Here are some of the global employee benefit trends Ms. Craig identified:

* Defined contribution pension plans are on the rise.

"Everybody is talking about the trend toward defined contribution plans," Ms. Craig said. And "in a lot of economies we do see definite trends" in that direction. But most of the assets outside the United States still are in defined benefit plans, she cautioned. "Defined contributions plans grow at double the rate, but defined benefits still swamp them by a factor of five." Defined contribution plans are particularly useful for young companies, Ms. Craig said. "If you are a start-up, it is a cheaper way to provide retirement benefits. We see that a lot with emerging multinationals." Ms. Craig identified cost control, global competition and an aging population as the driving forces behind the trend toward defined contribution.

* Managed care is on the increase.

"HMOs and managed care currently seem to take over the world," Ms. Craig said. As examples, she cited that two-thirds of people in Latin America are covered by HMO/PPO-type plans and that in Hong Kong a number of large HMOs are about to enter the market. In addition to managed care, cost control and cost sharing are also on the rise in many parts of the world, Ms. Craig said.

* Flexible benefits are not a real global trend yet.

"It is limited to the more-developed economies," Ms. Craig said. "Many countries lack the legal and cultural basis" for flexible benefits, "but I think we are seeing it start to emerge."

* Over the long term, the Euro will lead to Pan-European retirement plans.

Besides the short-term administrative effects, the Euro ultimately will lead to Pan-European retirement plans, Ms. Craig said, echoing a view expressed by several conference speakers. "There will be increasing pressure on Brussels to legislate" on such plans, particularly from employers who want the legal framework that allows them to better manage plans, she said. At the moment, European states still have different designs, regulations and restrictions on investments outside their countries, Ms. Craig explained.

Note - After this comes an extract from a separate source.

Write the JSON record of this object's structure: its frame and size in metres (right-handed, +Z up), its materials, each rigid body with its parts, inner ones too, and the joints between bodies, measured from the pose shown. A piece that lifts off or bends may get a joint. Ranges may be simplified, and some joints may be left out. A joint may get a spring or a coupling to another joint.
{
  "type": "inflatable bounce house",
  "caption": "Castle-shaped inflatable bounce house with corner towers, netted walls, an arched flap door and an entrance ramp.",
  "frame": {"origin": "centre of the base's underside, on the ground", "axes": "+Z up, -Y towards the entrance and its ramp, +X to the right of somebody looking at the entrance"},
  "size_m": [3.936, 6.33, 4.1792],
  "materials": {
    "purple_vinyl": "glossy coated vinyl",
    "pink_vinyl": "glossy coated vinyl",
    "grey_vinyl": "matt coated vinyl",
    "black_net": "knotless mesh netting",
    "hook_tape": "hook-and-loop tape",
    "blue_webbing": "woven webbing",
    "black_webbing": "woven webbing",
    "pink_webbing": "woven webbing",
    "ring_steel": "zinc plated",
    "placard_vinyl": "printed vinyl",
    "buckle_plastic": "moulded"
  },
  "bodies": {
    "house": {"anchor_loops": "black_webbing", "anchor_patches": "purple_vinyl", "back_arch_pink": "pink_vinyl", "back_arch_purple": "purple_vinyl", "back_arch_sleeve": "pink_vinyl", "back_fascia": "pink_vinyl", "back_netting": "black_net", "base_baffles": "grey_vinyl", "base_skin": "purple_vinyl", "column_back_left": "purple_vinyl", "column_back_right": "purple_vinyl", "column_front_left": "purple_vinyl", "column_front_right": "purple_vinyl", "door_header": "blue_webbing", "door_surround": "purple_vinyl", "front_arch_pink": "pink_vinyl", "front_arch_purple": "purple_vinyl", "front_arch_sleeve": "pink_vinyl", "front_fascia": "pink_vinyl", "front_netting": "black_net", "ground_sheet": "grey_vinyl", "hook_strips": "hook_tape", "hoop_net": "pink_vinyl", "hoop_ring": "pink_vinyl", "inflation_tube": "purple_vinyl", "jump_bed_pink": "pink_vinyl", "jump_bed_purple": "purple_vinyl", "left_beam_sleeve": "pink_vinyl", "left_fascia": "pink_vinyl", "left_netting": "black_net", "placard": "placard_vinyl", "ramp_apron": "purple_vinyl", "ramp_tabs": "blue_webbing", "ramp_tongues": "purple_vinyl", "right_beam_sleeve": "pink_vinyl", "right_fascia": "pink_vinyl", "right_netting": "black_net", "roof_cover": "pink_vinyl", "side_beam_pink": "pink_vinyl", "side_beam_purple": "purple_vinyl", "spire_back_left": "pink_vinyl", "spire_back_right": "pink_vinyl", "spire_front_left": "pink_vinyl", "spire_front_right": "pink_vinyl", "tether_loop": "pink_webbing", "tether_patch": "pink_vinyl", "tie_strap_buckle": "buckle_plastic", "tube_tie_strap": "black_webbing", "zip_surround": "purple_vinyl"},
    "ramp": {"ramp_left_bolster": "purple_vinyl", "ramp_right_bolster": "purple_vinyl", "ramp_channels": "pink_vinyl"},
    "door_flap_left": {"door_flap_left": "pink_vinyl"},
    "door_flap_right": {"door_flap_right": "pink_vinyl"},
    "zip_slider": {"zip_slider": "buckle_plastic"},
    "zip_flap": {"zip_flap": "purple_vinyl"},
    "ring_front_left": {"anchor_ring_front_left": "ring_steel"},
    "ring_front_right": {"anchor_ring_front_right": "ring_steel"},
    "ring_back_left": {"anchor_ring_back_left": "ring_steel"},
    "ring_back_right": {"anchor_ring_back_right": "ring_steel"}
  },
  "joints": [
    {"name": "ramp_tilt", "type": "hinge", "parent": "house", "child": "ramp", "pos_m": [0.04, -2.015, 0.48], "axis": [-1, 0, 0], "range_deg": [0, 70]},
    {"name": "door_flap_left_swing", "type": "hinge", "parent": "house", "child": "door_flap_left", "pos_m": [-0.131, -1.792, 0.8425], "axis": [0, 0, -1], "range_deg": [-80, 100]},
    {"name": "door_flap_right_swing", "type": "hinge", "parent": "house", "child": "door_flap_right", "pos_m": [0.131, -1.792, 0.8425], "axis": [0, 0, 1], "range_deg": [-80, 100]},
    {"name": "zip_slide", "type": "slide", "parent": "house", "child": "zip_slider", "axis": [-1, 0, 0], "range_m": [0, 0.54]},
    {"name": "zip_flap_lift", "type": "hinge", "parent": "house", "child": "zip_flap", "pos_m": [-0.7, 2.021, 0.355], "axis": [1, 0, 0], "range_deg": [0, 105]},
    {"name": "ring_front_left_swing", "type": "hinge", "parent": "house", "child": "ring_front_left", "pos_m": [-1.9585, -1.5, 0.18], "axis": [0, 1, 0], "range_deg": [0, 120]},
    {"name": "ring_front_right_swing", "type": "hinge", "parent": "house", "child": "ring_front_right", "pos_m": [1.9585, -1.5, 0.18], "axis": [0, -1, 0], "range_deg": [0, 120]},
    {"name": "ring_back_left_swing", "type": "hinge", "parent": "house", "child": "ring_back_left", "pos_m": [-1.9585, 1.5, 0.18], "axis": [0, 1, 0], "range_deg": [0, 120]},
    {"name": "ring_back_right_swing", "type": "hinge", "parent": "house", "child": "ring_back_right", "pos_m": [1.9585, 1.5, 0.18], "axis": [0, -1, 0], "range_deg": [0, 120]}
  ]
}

In a separate presentation, Frank McGoldrick, a Mercer international consultant in New York, talked about hot issues in global insured benefits management. One of these issues is reinsurance with a captive, he said.

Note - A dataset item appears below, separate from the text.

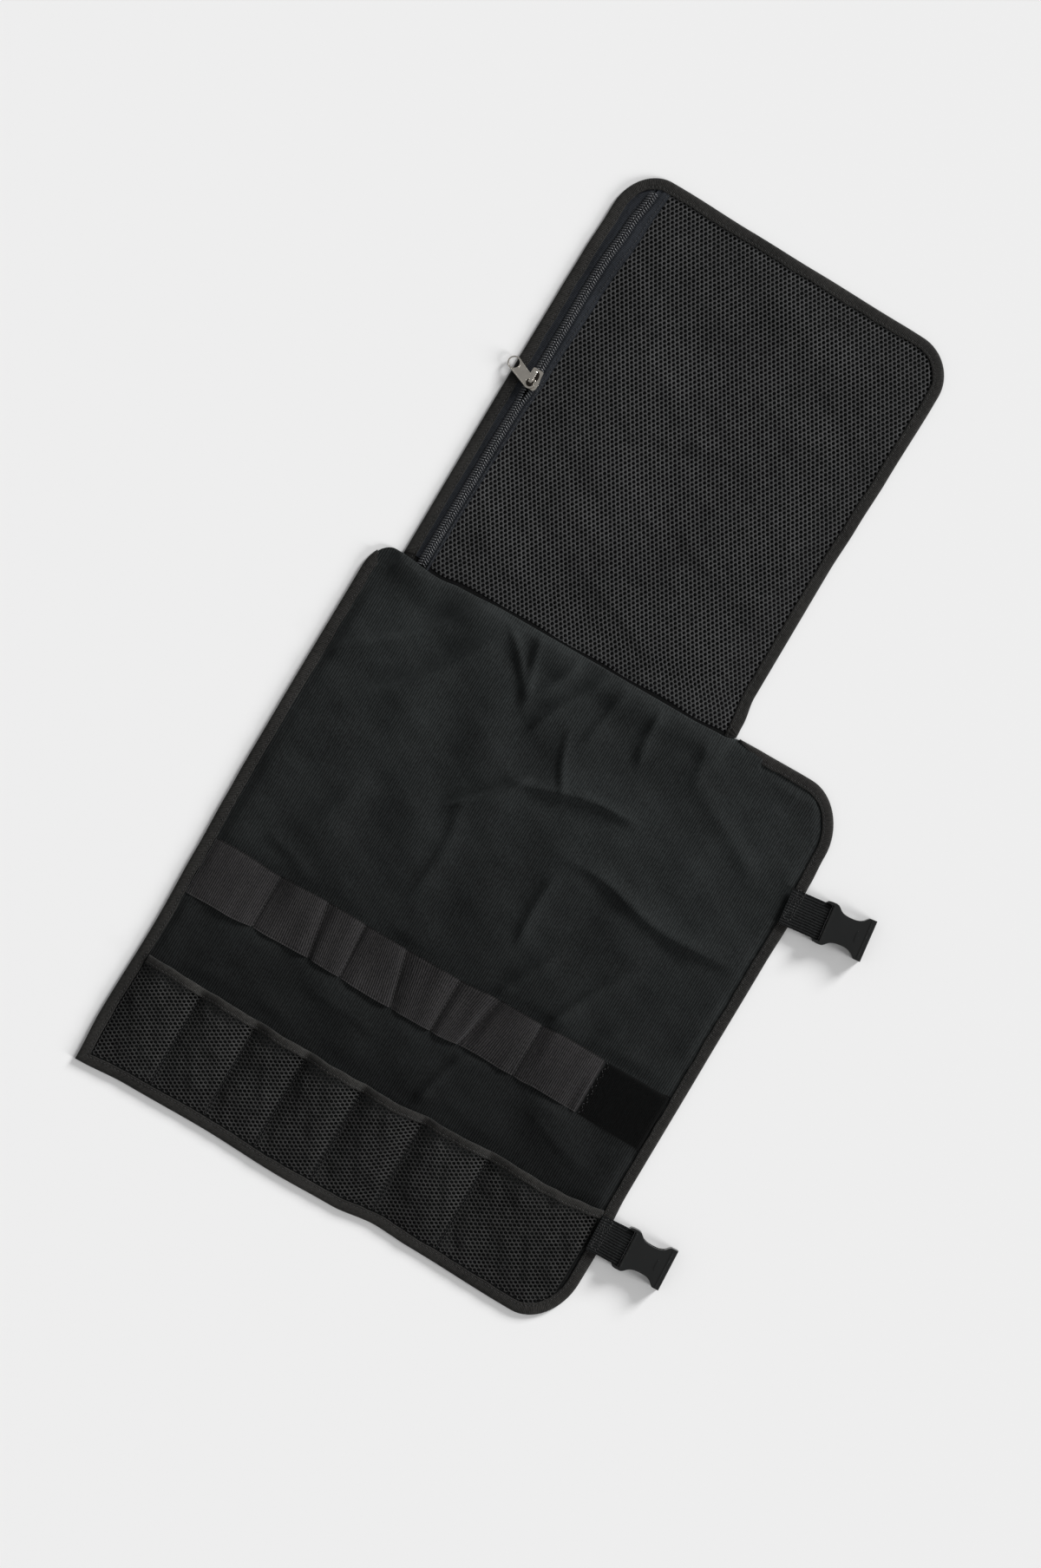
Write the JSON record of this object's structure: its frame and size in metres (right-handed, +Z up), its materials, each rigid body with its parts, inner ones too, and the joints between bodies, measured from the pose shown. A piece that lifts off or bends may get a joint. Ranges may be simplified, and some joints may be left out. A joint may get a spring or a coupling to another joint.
{
  "type": "chef knife roll",
  "caption": "Black cloth chef knife roll laid open, with an elastic knife band, mesh pockets, a zipped mesh flap and two strap buckles.",
  "frame": {"origin": "middle of the bounding box in plan, on the floor that it lies on", "axes": "+Y from the pockets to the flap's free end, +X from the plain side to the buckles, +Z up"},
  "size_m": [0.5262, 0.8834, 0.0133],
  "materials": {
    "cloth": "charcoal ribbed woven cloth",
    "binding_tape": "black cross-ribbed tape",
    "net": "black open net",
    "elastic": "black ribbed elastic",
    "hooks": "matt black hook tape",
    "zip_tape": "dark grey woven tape",
    "coil": "shiny dark nylon",
    "metal": "satin pale plated metal",
    "webbing": "black webbing",
    "plastic": "satin black moulded plastic"
  },
  "bodies": {
    "roll": {"main_panel": "cloth", "main_binding": "binding_tape", "flap_panel": "cloth", "flap_binding": "binding_tape", "flap_mesh": "net", "zip_tape_outer": "zip_tape", "zip_tape_inner": "zip_tape", "zip_coil_outer": "coil", "zip_coil_inner": "coil", "zip_slider": "metal", "knife_band": "elastic", "hook_patch": "hooks", "pocket_mesh": "net", "pocket_binding": "binding_tape", "strap_upper": "webbing", "strap_lower": "webbing", "buckle_upper": "plastic", "buckle_lower": "plastic"},
    "pull": {"zip_pull": "metal"}
  },
  "joints": [
    {"name": "zip_pull", "type": "hinge", "parent": "roll", "child": "pull", "pos_m": [-0.21776, 0.23583, 0.00972], "axis": [0.3923, 0.9198, 0], "range_deg": [0, 32]}
  ]
}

"We find it's still uncommon to do it," Mr. McGoldrick said. But there is the potential for saving money, he said. The possibilities for saving depend on such factors as the risk transferred, premium timing -- if the money can be transferred at the beginning of the year, the potential savings are higher -- and the overall investment philosophy.

But "the single biggest factor is size, size of premiums," Mr. McGoldrick said. "Savings must be high enough to justify the cost." Therefore, captives are really of interest only to companies with more than $5 million in premiums, he estimated.